▽

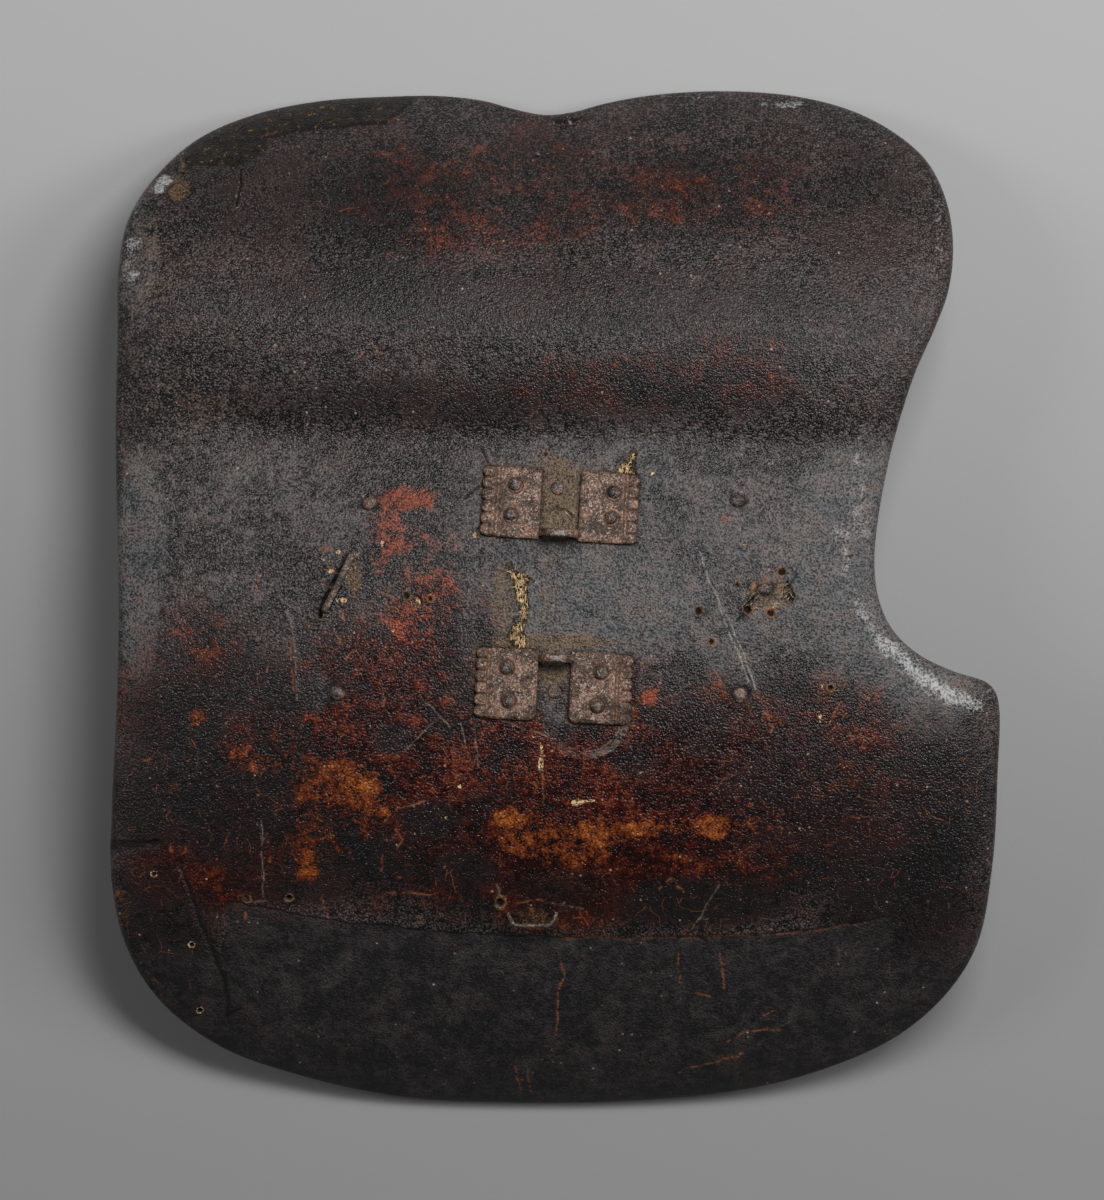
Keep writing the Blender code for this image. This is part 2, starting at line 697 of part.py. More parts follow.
def swept_mesh(name, path, half_width, half_rise, across, sides):
    """A closed bar along a path; half_width is measured along the across direction."""
    verts = []
    rings = []
    for index, point in enumerate(path):
        back = path[index] - path[max(index - 1, 0)]
        ahead = path[min(index + 1, len(path) - 1)] - path[index]
        heading = (back.normalized() + ahead.normalized()).normalized()
        up = heading.cross(across).normalized()
        rings.append(list(range(len(verts), len(verts) + sides)))
        for side in range(sides):
            angle = 2.0 * math.pi * side / sides
            offset = across * half_width * math.cos(angle) + up * half_rise * math.sin(angle)
            verts.append(point + offset)
    faces = [rings[0][::-1], rings[-1]]
    for first, second in zip(rings, rings[1:]):
        for side in range(sides):
            after = (side + 1) % sides
            faces.append([first[side], second[side], second[after], first[after]])
    return mesh_from(name, verts, faces)


def bent_path(corners, bend):
    """A path through the corners, with each inner corner cut by a short three point bend."""
    path = [corners[0]]
    for before, corner, after in zip(corners, corners[1:], corners[2:]):
        into = (before - corner).normalized() * bend
        out = (after - corner).normalized() * bend
        path += [corner + into, corner + (into + out) * 0.29, corner + out]
    return path + [corners[-1]]


def add_wire_staple(iron, parent):
    """The bent wire loop: its legs go into the board and its bar leans to the bottom edge."""
    foot = WIRE_STAPLE_FEET / 2.0
    bar = WIRE_STAPLE_BAR / 2.0
    depth = nail_depth()
    corners = [
        Vector((-foot, 0.0, -depth)),
        Vector((-foot, 0.0, WIRE_RADIUS)),
        Vector((-bar, -WIRE_STAPLE_LEAN, WIRE_STAPLE_RISE)),
        Vector((bar, -WIRE_STAPLE_LEAN, WIRE_STAPLE_RISE)),
        Vector((foot, 0.0, WIRE_RADIUS)),
        Vector((foot, 0.0, -depth)),
    ]
    path = bent_path(corners, WIRE_STAPLE_BEND / 2.0)
    across = Vector((0.0, 1.0, 0.0))
    mesh = swept_mesh("wire_staple", path, WIRE_RADIUS, WIRE_RADIUS, across, WIRE_SIDES)
    staple = add_object("wire_staple", mesh, iron, parent, 60.0)
    frame = seat(on_board(WIRE_STAPLE_PLACE))
    staple.matrix_local = frame
    legs = (Matrix.Translation((side * foot, 0.0, 0.0)) for side in (-1, 1))
    return [(frame @ leg, WIRE_RADIUS, WIRE_SIDES) for leg in legs]


def add_side_staple(iron, parent):
    """The flat hammered staple: its bridge lies on the leather and its legs go into the board."""
    reach = SIDE_STAPLE_LENGTH / 2.0 - SIDE_STAPLE_HALF_RISE
    rise = CLEARANCE + SIDE_STAPLE_HALF_RISE
    depth = nail_depth()
    corners = [
        Vector((-reach, 0.0, -depth)),
        Vector((-reach, 0.0, rise)),
        Vector((reach, 0.0, rise)),
        Vector((reach, 0.0, -depth)),
    ]
    path = bent_path(corners, min(SIDE_STAPLE_BEND, rise + SIDE_STAPLE_HALF_RISE) / 2.0)
    frame = seat(on_board(SIDE_STAPLE_PLACE), SIDE_STAPLE_TURN)
    across = Vector((0.0, 1.0, 0.0))
    mesh = swept_mesh(
        "side_staple", path, SIDE_STAPLE_HALF_WIDTH, SIDE_STAPLE_HALF_RISE, across, WIRE_SIDES,
    )
    staple = add_object("side_staple", mesh, iron, parent, 60.0)
    staple.matrix_local = frame
    legs = (Matrix.Translation((side * reach, 0.0, 0.0)) for side in (-1, 1))
    return [(frame @ leg, SIDE_STAPLE_HALF_WIDTH, WIRE_SIDES) for leg in legs]


def build():
    clear_scene()
    leather = material("dark_leather", (0.035, 0.024, 0.020), 0.45, 0.0)
    iron = material("rusted_iron", (0.085, 0.045, 0.032), 0.62, 0.6)

    mesh = board_mesh()
    lowest = min(vert.co.z for vert in mesh.vertices)
    floor_frame = bpy.data.objects.new("targe", None)
    bpy.context.collection.objects.link(floor_frame)
    floor_frame.location = (0.0, 0.0, -lowest)

    board = add_object("shield_board", mesh, leather, floor_frame)
    holes = add_bracket(
        "upper", UPPER_BRACKET_PLACE, UPPER_BRACKET_TILT, UPPER_GAP, -1,
        UPPER_RIVETS, UPPER_MIDDLE_NAIL, iron, floor_frame,
    )
    holes += add_bracket(
        "lower", LOWER_BRACKET_PLACE, LOWER_BRACKET_TILT, LOWER_GAP, 1,
        LOWER_RIVETS, LOWER_MIDDLE_NAIL, iron, floor_frame,
    )
    holes += add_nails(iron, floor_frame)
    holes += add_wire_staple(iron, floor_frame)
    holes += add_side_staple(iron, floor_frame)
    cut(board, joined_cutter("board_holes", holes, floor_frame))
    bpy.context.view_layer.update()


build()
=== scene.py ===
"""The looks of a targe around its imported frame: a leather covered jousting shield on its front.

The camera looks straight down on the back, as in the photograph. Metres, +Z up. Places that are
read from the photograph are pixels of its 1104 x 1200 frame, and are turned into places on the
board by the camera's own scale.
"""

import math

import bmesh
import bpy
import numpy as np
from mathutils import Matrix, Vector


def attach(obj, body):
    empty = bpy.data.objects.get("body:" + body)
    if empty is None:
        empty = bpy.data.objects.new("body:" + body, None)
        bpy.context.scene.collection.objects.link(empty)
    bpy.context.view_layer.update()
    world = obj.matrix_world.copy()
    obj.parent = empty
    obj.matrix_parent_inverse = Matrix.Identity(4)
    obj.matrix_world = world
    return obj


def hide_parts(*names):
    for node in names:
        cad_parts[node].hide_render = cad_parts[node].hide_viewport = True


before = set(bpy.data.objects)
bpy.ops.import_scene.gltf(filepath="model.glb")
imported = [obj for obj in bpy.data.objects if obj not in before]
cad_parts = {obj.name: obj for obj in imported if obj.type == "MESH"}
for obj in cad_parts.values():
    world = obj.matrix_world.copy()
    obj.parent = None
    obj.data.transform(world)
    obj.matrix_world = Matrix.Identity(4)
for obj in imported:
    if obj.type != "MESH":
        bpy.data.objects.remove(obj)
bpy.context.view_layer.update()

# Board, as in the part's source
HEIGHT = 0.540
WIDTH = 0.470
THICKNESS = 0.012
CLEARANCE = 0.0003

# Outline, as shares of WIDTH and HEIGHT from the middle, clockwise as seen from the back
TOP_EDGE = [
    (-0.4499, 0.4144), (-0.4032, 0.4519), (-0.3411, 0.4763), (-0.2670, 0.4901), (-0.1873, 0.4946),
    (-0.1304, 0.4951), (-0.0803, 0.4901), (-0.0450, 0.4816), (-0.0108, 0.4759), (0.0199, 0.4785),
    (0.0564, 0.4871), (0.1088, 0.4955), (0.1862, 0.5000), (0.2682, 0.4955), (0.3308, 0.4822),
    (0.3795, 0.4611),
]
RIGHT_SHOULDER = [
    (0.4208, 0.4295), (0.4434, 0.3861), (0.4491, 0.3400), (0.4427, 0.2982), (0.4276, 0.2627),
]
LANCE_NOTCH = [
    (0.4055, 0.2198), (0.3885, 0.1747), (0.3734, 0.1236), (0.3629, 0.0746), (0.3587, 0.0335),
    (0.3637, -0.0036), (0.3794, -0.0330), (0.4077, -0.0564), (0.4472, -0.0731), (0.4858, -0.0848),
    (0.4971, -0.0985),
]
RIGHT_SIDE = [(0.4976, -0.1799), (0.4930, -0.2637), (0.4774, -0.3412)]
BOTTOM_EDGE = [
    (0.4432, -0.3912), (0.3906, -0.4325), (0.3194, -0.4628), (0.2226, -0.4865), (0.0746, -0.4984),
    (-0.0621, -0.4994), (-0.1839, -0.4934), (-0.2898, -0.4731), (-0.3784, -0.4446),
]
LEFT_SIDE = [
    (-0.4457, -0.3988), (-0.4843, -0.3422), (-0.4990, -0.2786), (-0.4980, -0.2094),
    (-0.4915, -0.1015), (-0.4892, -0.0036), (-0.4920, 0.0845), (-0.4940, 0.1632),
    (-0.4912, 0.2609), (-0.4908, 0.3202), (-0.4806, 0.3701),
]

# Form of the back, as in the part's source
CROWN_PLACE = -0.046
CROWN_RISE = 0.098
UPPER_BULGE_RADIUS = 0.335
LOWER_BULGE_RADIUS = 0.380
LOWER_EDGE_FALL = 0.0159
CREST_PLACE = 0.250
CREST_SLANT = 0.042
EDGE_PLACE = 0.4972
EDGE_SLANT = 0.017
CREST_RISE = 0.090
CREST_RADIUS = 0.150
FLANGE_DROP = 0.086
FLANGE_POWER = 1.7
VALLEY_ROUNDING = 0.0035
VALLEY_FADE = 0.012
VALLEY_FADE_START = 0.55
SIDE_DROP = 0.014
SIDE_POWER = 2.4
ROLL_BAND = 0.026
ROLL_DROP = 0.0045
DIP_PLACE = -0.008
DIP_WIDTH = 0.030
DIP_DEPTH = 0.007
DIP_START = 0.250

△

### [EXERCISE GOAL]
Repeat word for word the lines from the line containing "holes += add_nails(iron, floor_frame)" to the line containing "for node in", both lines included; nothing else should appear.

### [TASK SOLUTION]
    holes += add_nails(iron, floor_frame)
    holes += add_wire_staple(iron, floor_frame)
    holes += add_side_staple(iron, floor_frame)
    cut(board, joined_cutter("board_holes", holes, floor_frame))
    bpy.context.view_layer.update()


build()
=== scene.py ===
"""The looks of a targe around its imported frame: a leather covered jousting shield on its front.

The camera looks straight down on the back, as in the photograph. Metres, +Z up. Places that are
read from the photograph are pixels of its 1104 x 1200 frame, and are turned into places on the
board by the camera's own scale.
"""

import math

import bmesh
import bpy
import numpy as np
from mathutils import Matrix, Vector


def attach(obj, body):
    empty = bpy.data.objects.get("body:" + body)
    if empty is None:
        empty = bpy.data.objects.new("body:" + body, None)
        bpy.context.scene.collection.objects.link(empty)
    bpy.context.view_layer.update()
    world = obj.matrix_world.copy()
    obj.parent = empty
    obj.matrix_parent_inverse = Matrix.Identity(4)
    obj.matrix_world = world
    return obj


def hide_parts(*names):
    for node in names:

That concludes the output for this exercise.